**Problem**
Repeat only the lines running from the beginning of the material through the line that contains "return piece".

[START Collected data]

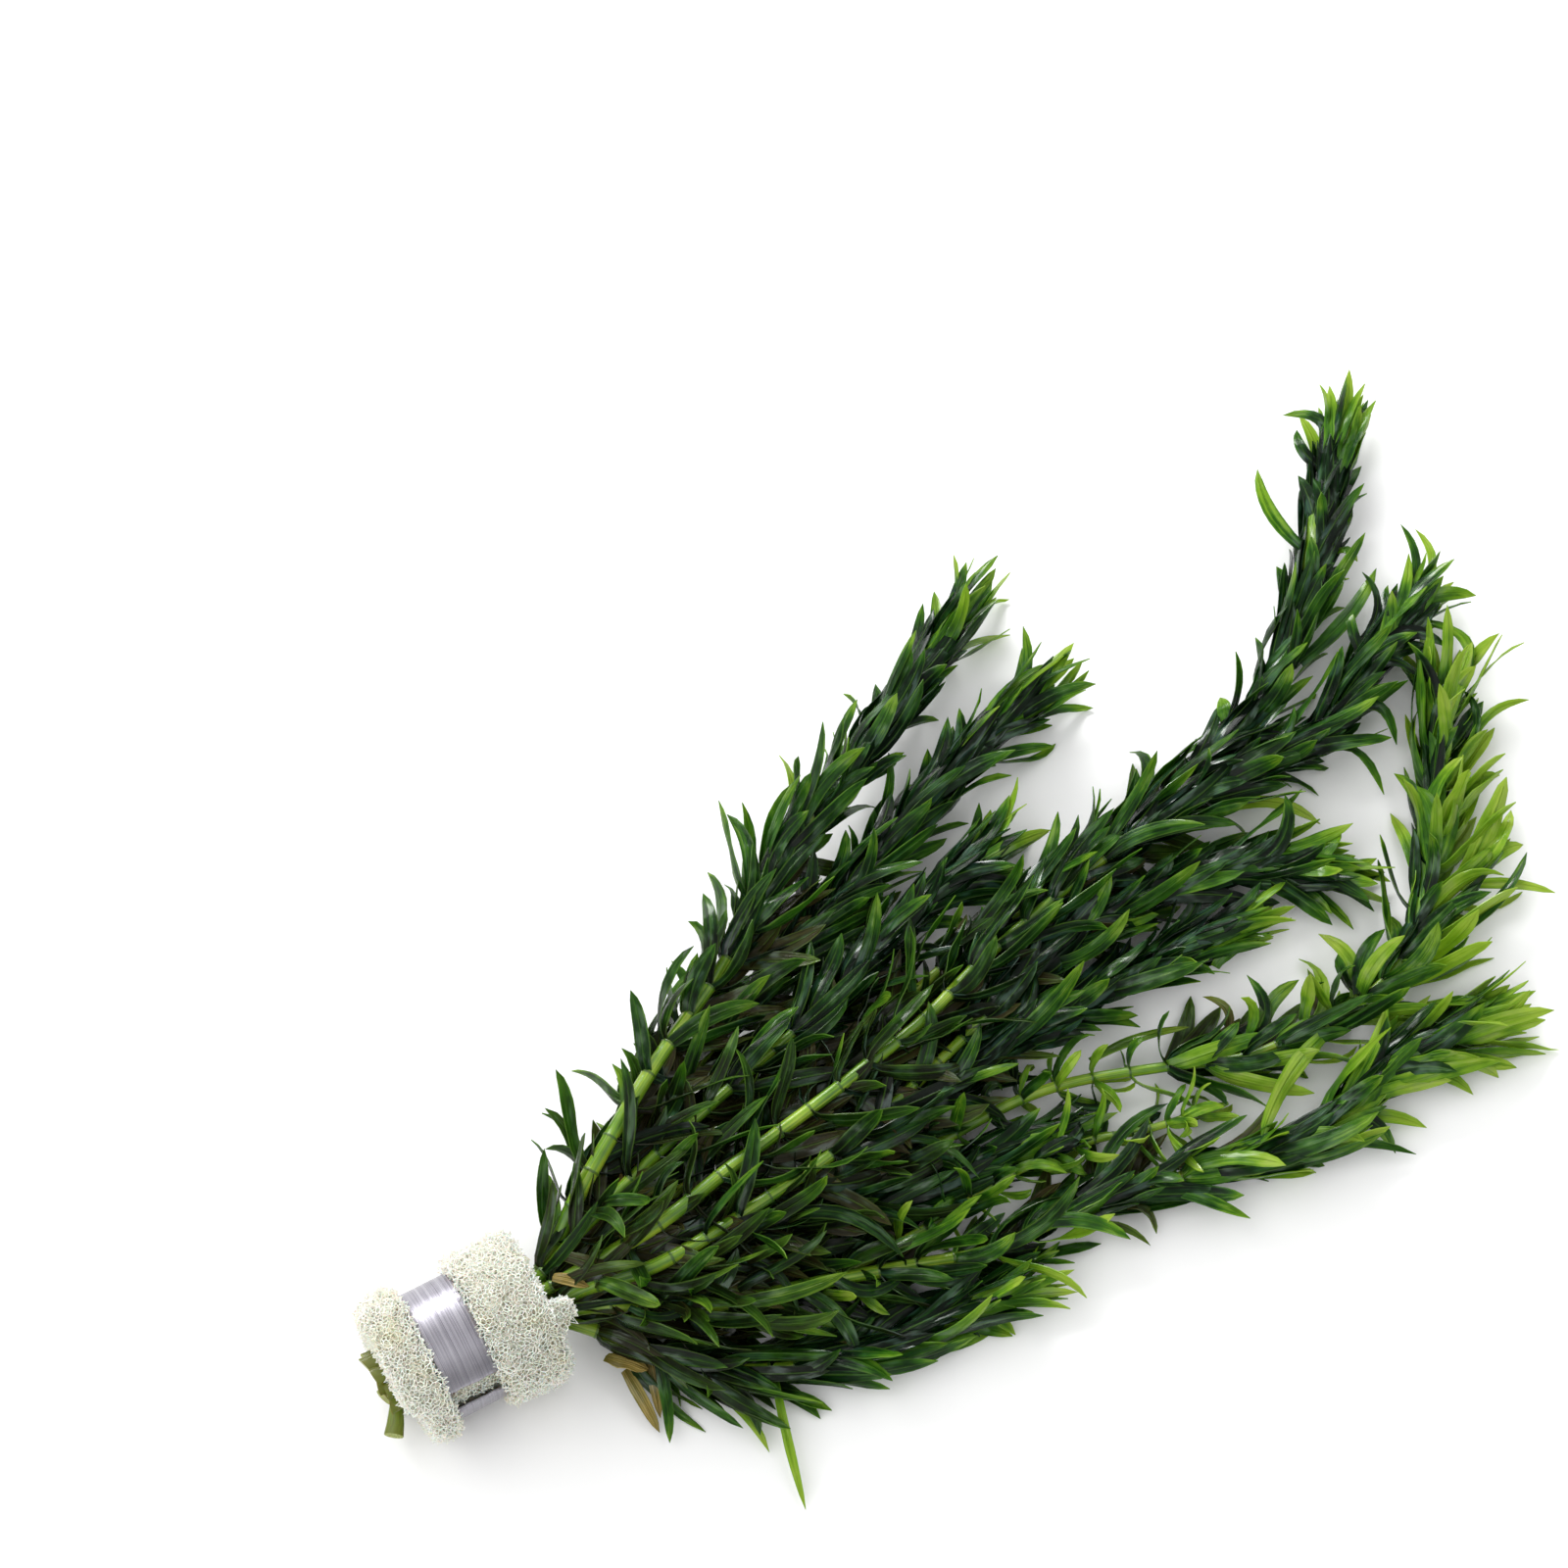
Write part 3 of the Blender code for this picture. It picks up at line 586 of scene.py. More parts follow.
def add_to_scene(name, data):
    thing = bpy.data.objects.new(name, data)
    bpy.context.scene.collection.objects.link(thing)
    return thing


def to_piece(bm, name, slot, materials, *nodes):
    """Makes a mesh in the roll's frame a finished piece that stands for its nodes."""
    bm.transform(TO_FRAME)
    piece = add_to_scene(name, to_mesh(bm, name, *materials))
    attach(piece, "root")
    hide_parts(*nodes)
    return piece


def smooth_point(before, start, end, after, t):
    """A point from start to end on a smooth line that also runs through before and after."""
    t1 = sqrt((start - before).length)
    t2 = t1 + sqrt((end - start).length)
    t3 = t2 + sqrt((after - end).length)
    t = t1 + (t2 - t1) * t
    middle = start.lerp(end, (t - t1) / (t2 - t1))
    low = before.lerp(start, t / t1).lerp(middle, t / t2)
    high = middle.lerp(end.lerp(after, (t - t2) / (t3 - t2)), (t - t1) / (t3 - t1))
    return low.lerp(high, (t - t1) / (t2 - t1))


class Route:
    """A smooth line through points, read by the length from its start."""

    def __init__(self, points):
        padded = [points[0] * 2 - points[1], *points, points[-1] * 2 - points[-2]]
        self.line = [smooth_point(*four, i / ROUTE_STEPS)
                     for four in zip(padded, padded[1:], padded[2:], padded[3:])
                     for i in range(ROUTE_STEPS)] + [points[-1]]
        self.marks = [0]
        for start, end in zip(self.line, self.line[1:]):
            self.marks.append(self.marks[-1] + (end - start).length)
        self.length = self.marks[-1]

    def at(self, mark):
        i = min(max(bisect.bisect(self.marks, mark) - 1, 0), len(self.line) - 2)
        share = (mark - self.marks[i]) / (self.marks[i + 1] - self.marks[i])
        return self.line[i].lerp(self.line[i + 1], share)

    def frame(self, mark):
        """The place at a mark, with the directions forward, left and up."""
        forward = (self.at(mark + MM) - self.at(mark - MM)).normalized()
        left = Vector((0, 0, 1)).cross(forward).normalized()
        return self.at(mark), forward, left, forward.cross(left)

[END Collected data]

**Answer in full**
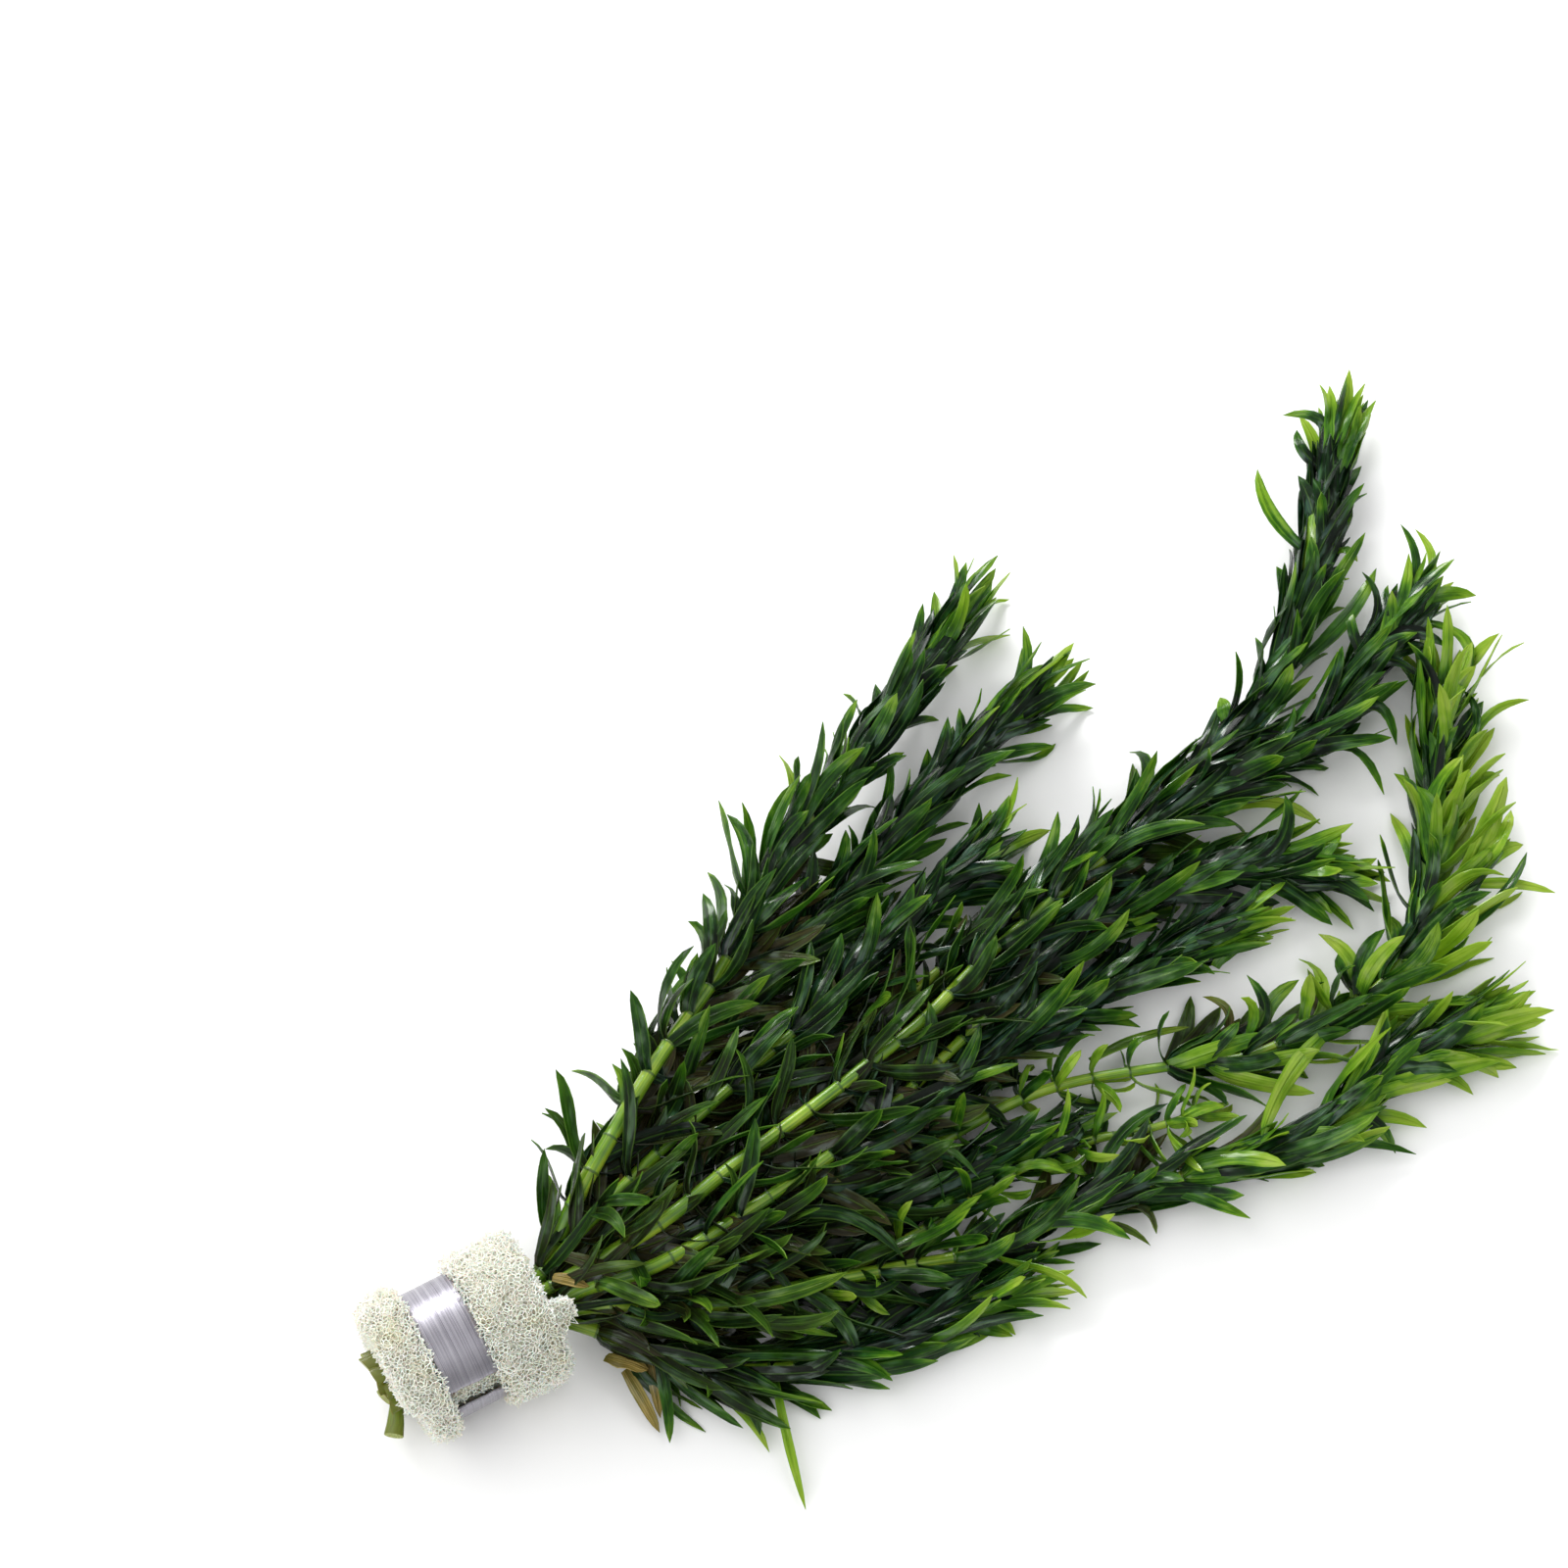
Write part 3 of the Blender code for this picture. It picks up at line 586 of scene.py. More parts follow.
def add_to_scene(name, data):
    thing = bpy.data.objects.new(name, data)
    bpy.context.scene.collection.objects.link(thing)
    return thing


def to_piece(bm, name, slot, materials, *nodes):
    """Makes a mesh in the roll's frame a finished piece that stands for its nodes."""
    bm.transform(TO_FRAME)
    piece = add_to_scene(name, to_mesh(bm, name, *materials))
    attach(piece, "root")
    hide_parts(*nodes)
    return piece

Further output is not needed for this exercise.